[seqfan] A matrix property of sums of binomial coefficients

[Vladimir Shevelev]

Dear SeqFans,

Consider once more interesting property
of alternating sums of binomials C(n,j)

K_r(n,N)=Sum{j>=0}(-1)^j*C(n, N*j+r-1), r=1..N.

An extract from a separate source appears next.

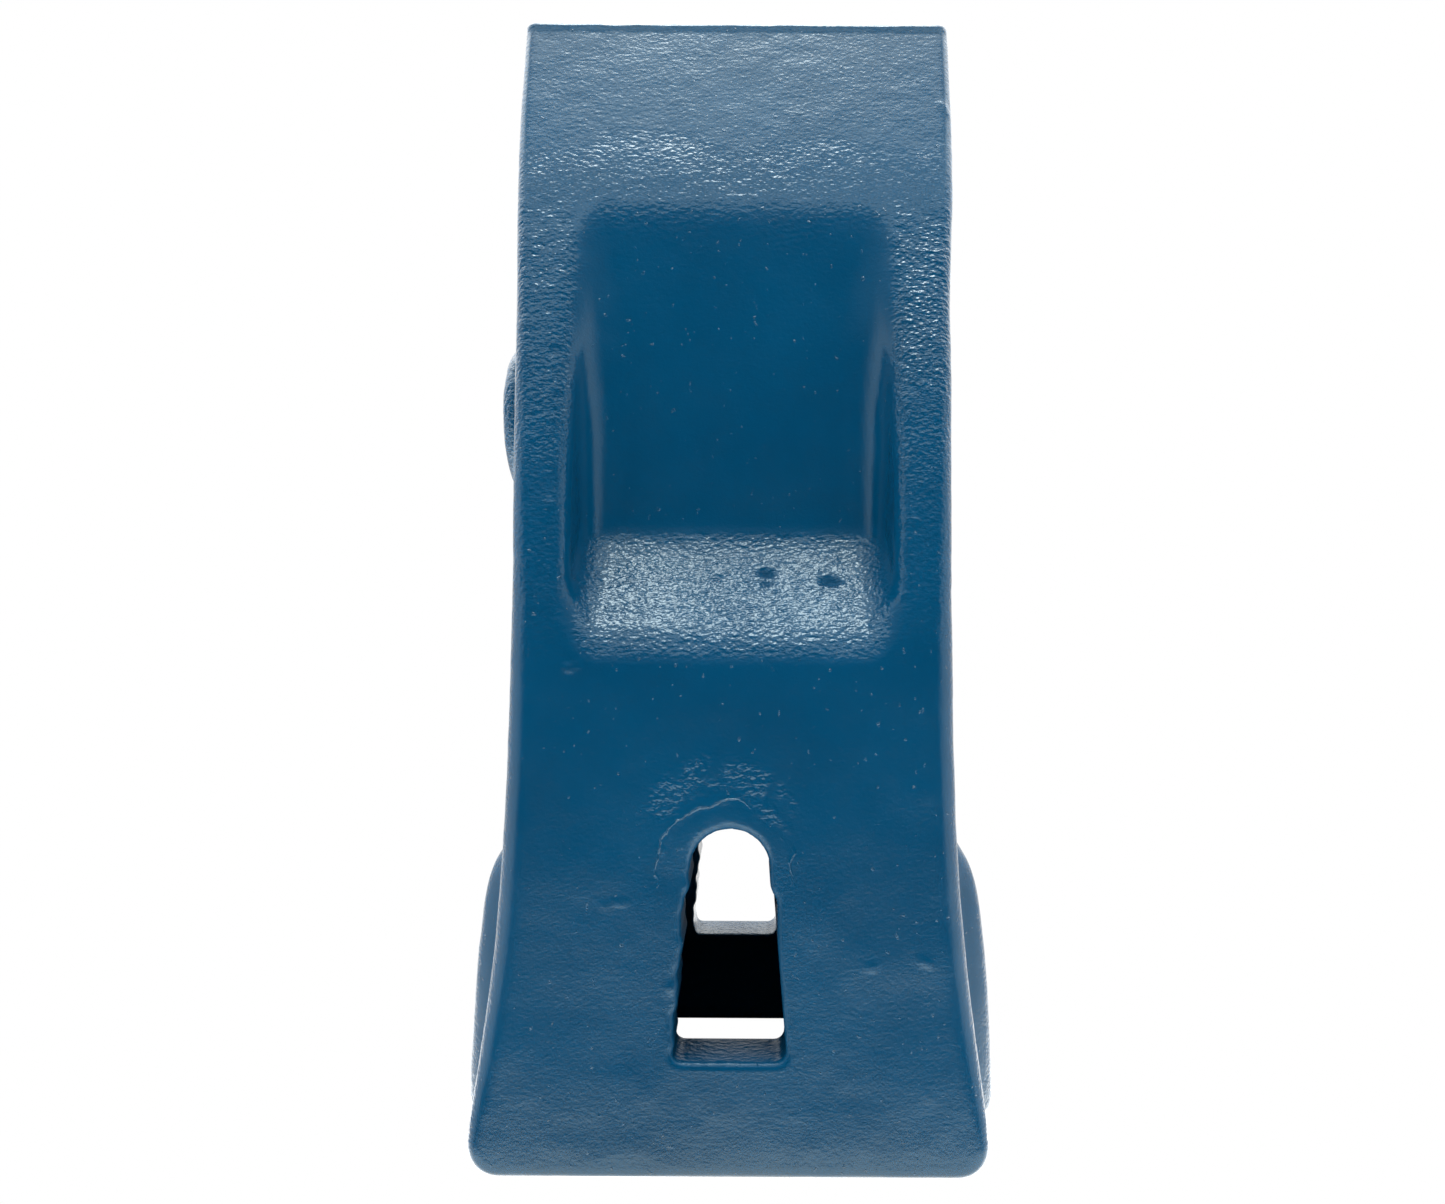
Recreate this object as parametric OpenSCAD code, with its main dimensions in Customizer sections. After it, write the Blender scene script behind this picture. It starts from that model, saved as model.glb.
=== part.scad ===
/* [Overall] */
// Length from the socket mouth to the cutting edge
tooth_len = 315; // [300:1:330]
// Width across the socket mouth
mouth_w = 132.5; // [128:0.5:137]
// Width at the waist, ahead of the socket
waist_w = 114; // [108:0.5:117]
// Width of the cutting edge
tip_w = 124; // [120:0.5:130]
// Thickness over the rolled lip of the mouth
mouth_t = 117; // [115:0.5:122]
// Thickness of the cutting edge
tip_t = 30; // [24:1:34]
// Draft of the two side faces, towards the parting line
side_draft = 2.5; // [1:0.5:3]

/* [Nose socket] */
// Depth of the socket
socket_depth = 150; // [140:1:155]
// Width of the socket at the mouth
socket_w = 101; // [96:1:103]
// Thickness of the socket at the mouth
socket_t = 89; // [86:1:91]

/* [Lock slot] */
// Distance from the mouth to the slot's flat end
slot_start = 29; // [26:0.5:32]
// Distance from the mouth to the flat end of the far wall's slot
far_slot_start = 31; // [28:0.5:34]
// Distance from the mouth to the slot's round end
slot_end = 87.5; // [85:0.5:92]
// Radius of the slot's round end, which seats the pin
seat_r = 10.15; // [10.05:0.05:10.3]

/* [Pocket] */
// Height of the pocket's rear edge above the mouth
pocket_start = 133.5; // [130:0.5:137]
// Height of the pocket's front edge above the mouth
pocket_end = 251; // [246:1:255]
// Width of the pocket between its two ribs
pocket_w = 84; // [78:1:86]
// Thickness of metal left between the two pocket floors at their rear
web_t = 64; // [60:1:72]

/* [Flex pin] */
// Radius of the pin, over both steel halves
pin_r = 10.07; // [9.9:0.01:10.1]
// Length of the pin
pin_len = 112; // [110:1:114]
// Thickness of the rubber between the two halves
rubber_t = 5; // [4:0.5:6]
// Length of pin that is started in the far wall
pin_started = 14; // [12:1:16]

/* [Hidden] */
$fn = 96;
eps = 0.01;
far = 200;

// Outline of the side, as half thickness against height above the mouth
lip_r = 2.5;
lip_t = mouth_t / 2;
box_rear_t = 57;
box_front_t = 55;
face_end_t = 38;
chisel_knee = [[36, 258], [33.4, 266], [30.4, 274]];
rib_steps = 10;
edge_r = 1.5;

// Outline of the front, as half width against height above the mouth
corner_r = 7;
waist_low = 119;
waist_high = 145;

// Side lobes, which cover the adapter's shoulders
lobe_half_w = 74.4;
lobe_half_t = 27;
lobe_top = 72;

// Stub left where the casting's gate was cut off, on one side only
gate_r = 22;
gate_z = 200.5;
gate_reach = 70.2;

// Socket: thickness falls to a short parallel stretch at its blind end
socket_mid_z = 112;
socket_mid_t = 54;
socket_nose_t = 34;
socket_mid_w = 88;
socket_end_w = 80;

// Lock slot
slot_step_z = 72;
slot_step_w = 24.2;
slot_wide_w = 28.4;
slot_taper_z = 58;
slot_wide_z = 34;
slot_step_run = 2;
slot_corner = 2.5;
seat_z = slot_end - seat_r;

// Pocket floor and its steep rear ramp
ramp_run = 28.5;
floor_start = pocket_start + ramp_run;
floor_rear_w = 74;
pocket_overrun = 20;
rim_flare = 2.2;

// Flex pin: the near end lies pin_started inside the far wall's outer face
far_face_y = 56;
pin_y = far_face_y - pin_started;
pin_chamfer = 2;
core_inset = 1.2;
core_len = 96;

function arc(cx, cy, r, a0, a1, n) =
    [for (i = [0:n]) let (a = a0 + (a1 - a0) * i / n) [cx + r * cos(a), cy + r * sin(a)]];

function flipped(points) =
    [for (i = [len(points) - 1:-1:0]) [-points[i][0], points[i][1]]];

// Half thickness along a rib, which curves from the box down to the chisel face
function rib_t(z) =
    box_front_t - (box_front_t - face_end_t)
    * pow((z - pocket_start) / (pocket_end - pocket_start), 1.8);

side_half = concat(
    arc(lip_t - lip_r, lip_r, lip_r, -90, 0, 6),
    [[lip_t, 10], [box_rear_t, 30]],
    [for (i = [0:rib_steps])
        let (z = pocket_start + (pocket_end - pocket_start) * i / rib_steps) [rib_t(z), z]],
    chisel_knee,
    [[tip_t / 2 + 0.6, tooth_len - edge_r], [tip_t / 2 - edge_r, tooth_len]]
);

function side_t(z) = lookup(z, [for (p = side_half) [p[1], p[0]]]);

front_half = concat(
    arc(mouth_w / 2 - corner_r, corner_r, corner_r, -90, 0, 8),
    [[mouth_w / 2 - 0.4, 12], [mouth_w / 2 - 1.6, 20], [63, 33], [61.6, 46], [59.6, 68], [58.1, 90],
     [waist_w / 2, waist_low], [waist_w / 2, waist_high], [57.1, 190], [57.7, 224], [59.7, 265],
     [tip_w / 2, tooth_len - 3], [tip_w / 2 - 2, tooth_len]]
);

// Extrudes an outline drawn as [Y, Z] along X, centred
module along_x(length) {
    rotate([90, 0, 90])
        linear_extrude(height = length, center = true)
            children();
}

// Extrudes an outline drawn as [X, Z] along Y, centred
module along_y(length) {
    rotate([90, 0, 0])
        linear_extrude(height = length, center = true)
            children();
}

module side_outline() {
    polygon(concat(side_half, flipped(side_half)));
}

// Both tilted prisms cut the flank back by the draft, so the outline is widened to keep its
// stated width at the broad faces
module front_prism(tilt) {
    right = [for (p = front_half)
        [p[0] * cos(side_draft) + side_t(p[1]) * sin(side_draft), p[1]]];
    rotate([0, 0, tilt])
        along_y(2 * far)
            polygon(concat(right, flipped(right)));
}

module body_blank() {
    intersection() {
        along_x(2 * far)
            side_outline();
        front_prism(side_draft);
        front_prism(-side_draft);
    }
}

module lobes() {
    lobe = [[0, 0], [lobe_half_w - 3, 0], [lobe_half_w, 3], [lobe_half_w, 12], [73.9, 22.5],
            [73.1, 36.6], [72.2, 47], [70.8, 59], [69.4, 66], [67.2, lobe_top], [63.5, lobe_top + 4.5],
            [58, lobe_top + 8], [0, lobe_top + 8]];
    section = [[0, -lobe_half_t - 9], [58, -lobe_half_t - 9], [66, -lobe_half_t],
               [lobe_half_w - 5, -lobe_half_t + 3], [lobe_half_w, -lobe_half_t + 11],
               [lobe_half_w, lobe_half_t - 11], [lobe_half_w - 5, lobe_half_t - 3],
               [66, lobe_half_t], [58, lobe_half_t + 9], [0, lobe_half_t + 9]];
    for (side = [0, 1])
        mirror([side, 0, 0])
            intersection() {
                along_y(4 * lobe_half_t)
                    polygon(lobe);
                linear_extrude(height = far)
                    polygon(section);
            }
}

module gate_stub() {
    translate([-gate_reach, 0, gate_z])
        rotate([0, 90, 0])
            cylinder(h = gate_reach, r = gate_r);
}

module socket() {
    height = [[socket_t / 2, -eps], [socket_t / 2, 0], [socket_t / 2 - 3.5, slot_start],
              [socket_mid_t / 2, socket_mid_z], [socket_nose_t / 2, socket_mid_z + 8],
              [socket_nose_t / 2, socket_depth]];
    width = [[socket_w / 2, -eps], [socket_w / 2, 0], [socket_mid_w / 2, socket_mid_z],
             [socket_end_w / 2, socket_depth]];
    intersection() {
        along_x(2 * far)
            polygon(concat(height, flipped(height)));
        along_y(2 * far)
            polygon(concat(width, flipped(width)));
    }
}

module slot_outline(start) {
    right = [[slot_wide_w / 2 - slot_corner, start], [slot_wide_w / 2, start + slot_corner],
             [slot_wide_w / 2, slot_wide_z], [slot_step_w / 2 + 0.1, slot_taper_z],
             [slot_step_w / 2, slot_step_z - slot_step_run],
             [seat_r, slot_step_z], [seat_r, seat_z]];
    polygon(concat(right, flipped(right)));
    translate([0, seat_z])
        circle(r = seat_r);
}

// The slot runs right through, and its flat end sits a little further in on the far side
module slots() {
    translate([0, -far / 2, 0])
        along_y(far)
            slot_outline(slot_start);
    translate([0, far / 2 - eps, 0])
        along_y(far)
            slot_outline(far_slot_start);
}

// The near side's pocket, open at its front where the floor runs out into the chisel face. Its
// floor, ramp and two walls are carried on past the metal they cut.
module pocket() {
    rear_t = web_t / 2;
    out_t = lip_t + 4;
    floor_slope = (face_end_t - rear_t) / (pocket_end - floor_start);
    ramp_slope = ramp_run / (box_front_t - rear_t);
    rear_y = -rear_t;
    out_y = -out_t;
    run_z = pocket_end + pocket_overrun;
    run_y = -(face_end_t + pocket_overrun * floor_slope);
    ramp_z = pocket_start - (out_t - box_front_t) * ramp_slope;
    rim = pocket_w / 2 + rim_flare;
    polyhedron(
        points = [
            [-floor_rear_w / 2, rear_y, floor_start], [floor_rear_w / 2, rear_y, floor_start],
            [pocket_w / 2, run_y, run_z], [-pocket_w / 2, run_y, run_z],
            [-rim, out_y, ramp_z], [rim, out_y, ramp_z],
            [rim, out_y, run_z], [-rim, out_y, run_z]
        ],
        faces = [[0, 1, 2, 3], [7, 6, 5, 4], [0, 4, 5, 1], [1, 5, 6, 2], [2, 6, 7, 3], [3, 7, 4, 0]]
    );
}

module tooth_point() {
    color("steelblue")
        difference() {
            union() {
                body_blank();
                lobes();
                gate_stub();
            }
            socket();
            slots();
            pocket();
            mirror([0, 1, 0])
                pocket();
        }
}

// A round bar along Y with chamfered ends, from the pin's near end to its far end
module pin_bar() {
    translate([0, pin_y, seat_z])
        rotate([-90, 0, 0])
            rotate_extrude()
                polygon([[0, 0], [pin_r - pin_chamfer, 0], [pin_r, pin_chamfer],
                         [pin_r, pin_len - pin_chamfer], [pin_r - pin_chamfer, pin_len], [0, pin_len]]);
}

// Half of the bar: side is 1 for the half towards the tip, -1 for the half towards the mouth
module pin_half(side) {
    keep = 2 * pin_r;
    intersection() {
        pin_bar();
        translate([-keep, pin_y - 1, side > 0 ? seat_z + rubber_t / 2 : seat_z - rubber_t / 2 - keep])
            cube([2 * keep, pin_len + 2, keep]);
    }
}

module pin_front_half() {
    color("silver")
        pin_half(1);
}

module pin_rear_half() {
    color("darkgray")
        pin_half(-1);
}

module pin_rubber_core() {
    core_w = 2 * (sqrt(pin_r * pin_r - rubber_t * rubber_t / 4) - core_inset);
    color([0.1, 0.1, 0.1])
        translate([-core_w / 2, pin_y + (pin_len - core_len) / 2, seat_z - rubber_t / 2])
            cube([core_w, core_len, rubber_t]);
}

tooth_point();
pin_front_half();
pin_rear_half();
pin_rubber_core();
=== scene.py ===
"""Excavator bucket tooth with its flex pin.

The tooth is a sand-cast, enamelled point, and the pin is of steel with a rubber core. The casting
is one continuous skin. It is described as a field of distances to the same outlines that the CAD
holds, in millimetres, blended with the radii a casting has, and meshed from that field.
"""

import math

import bpy
import numpy as np
from mathutils import Euler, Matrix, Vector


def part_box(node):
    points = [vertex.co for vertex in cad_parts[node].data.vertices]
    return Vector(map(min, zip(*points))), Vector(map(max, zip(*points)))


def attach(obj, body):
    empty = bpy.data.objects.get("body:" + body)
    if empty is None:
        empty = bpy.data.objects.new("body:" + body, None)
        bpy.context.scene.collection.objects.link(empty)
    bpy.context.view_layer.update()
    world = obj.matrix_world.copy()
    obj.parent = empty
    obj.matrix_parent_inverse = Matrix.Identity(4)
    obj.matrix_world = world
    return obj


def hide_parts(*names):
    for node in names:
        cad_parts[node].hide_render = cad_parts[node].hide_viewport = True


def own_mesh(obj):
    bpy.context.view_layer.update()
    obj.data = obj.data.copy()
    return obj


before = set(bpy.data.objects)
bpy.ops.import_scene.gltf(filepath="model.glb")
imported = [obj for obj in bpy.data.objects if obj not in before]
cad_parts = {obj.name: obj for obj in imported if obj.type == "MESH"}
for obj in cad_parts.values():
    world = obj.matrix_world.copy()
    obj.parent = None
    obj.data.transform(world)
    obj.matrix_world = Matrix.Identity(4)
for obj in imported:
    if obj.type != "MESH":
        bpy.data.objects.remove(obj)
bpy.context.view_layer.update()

MM = 0.001
TOOTH_LOW, TOOTH_HIGH = (np.array(corner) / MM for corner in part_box("tooth_point"))
PIN_LOW, PIN_HIGH = (np.array(corner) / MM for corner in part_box("pin_front_half"))
REAR_LOW, REAR_HIGH = (np.array(corner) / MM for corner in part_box("pin_rear_half"))
CORE_LOW, CORE_HIGH = (np.array(corner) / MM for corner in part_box("pin_rubber_core"))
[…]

For that, consider so-called circulant matrix
of order N. For example, for N=5 this matrix
has the form
t_1 t_2 t_3 t_4 t_5
t_5 t_1 t_2 t_3 t_4
t_4 t_5 t_1 t_2 t_3
t_3 t_4 t_5 t_1 t_2
t_2 t_3 t_4 t_5 t_1
Let us show that, if N is odd and t_r=(-1)^(r-1)*K_r(n,N), 
r=1..N, then the determinant of the circulant matrix is 0.
Indeed, it is known that such determinant equals
Prod_{1<=k<=N} Sum_{1<=r<=N}t_r*(omega_k)^(r-1),
where {omega_k}, k=1..N, are all distinct roots of order N
from 1. The factor corresponding omega_k=1 for the chose
t_r equals K_1-K_2+K_3 -...+K_N(N is odd). So the required
result follows, if this sum equals 0. We have
K_1  -  K_2  +  K_3  -  K_4  + ... + K_N=
C(n,0)  - C(n,N) +  C(n,2N)  -   C(n,3N)+...
-C(n,1)+C(n,N+1)- C(n,2N+1)+C(n,3N+1) -...
+C(n,2)-C(n,N+2)+C(n,2N+2)-C(n,3N+2)+...
.........
+C(n,N-1)-C(n,2N-1)+C(n,3N-1)-C(n,4N-1)+...

Over columns, we see that we have all consecutive
C(n,X) with alternate signs and the sum finishes
in the row s, if n==s(mod N). So Sum{1<=r<=N}
(-1)^(r-1)*K_r=Sum{0<=k<=n}(-1)^k*C(n,k)=0.

Analogous property I proved for sums
H_r(n,N)=Sum{j>=0} C(n, N*j+r-1), r=1..N,
but for even N.

I do not know what is happened in the converse
cases. Can anyone solve this question?

Best regards,
Vladimir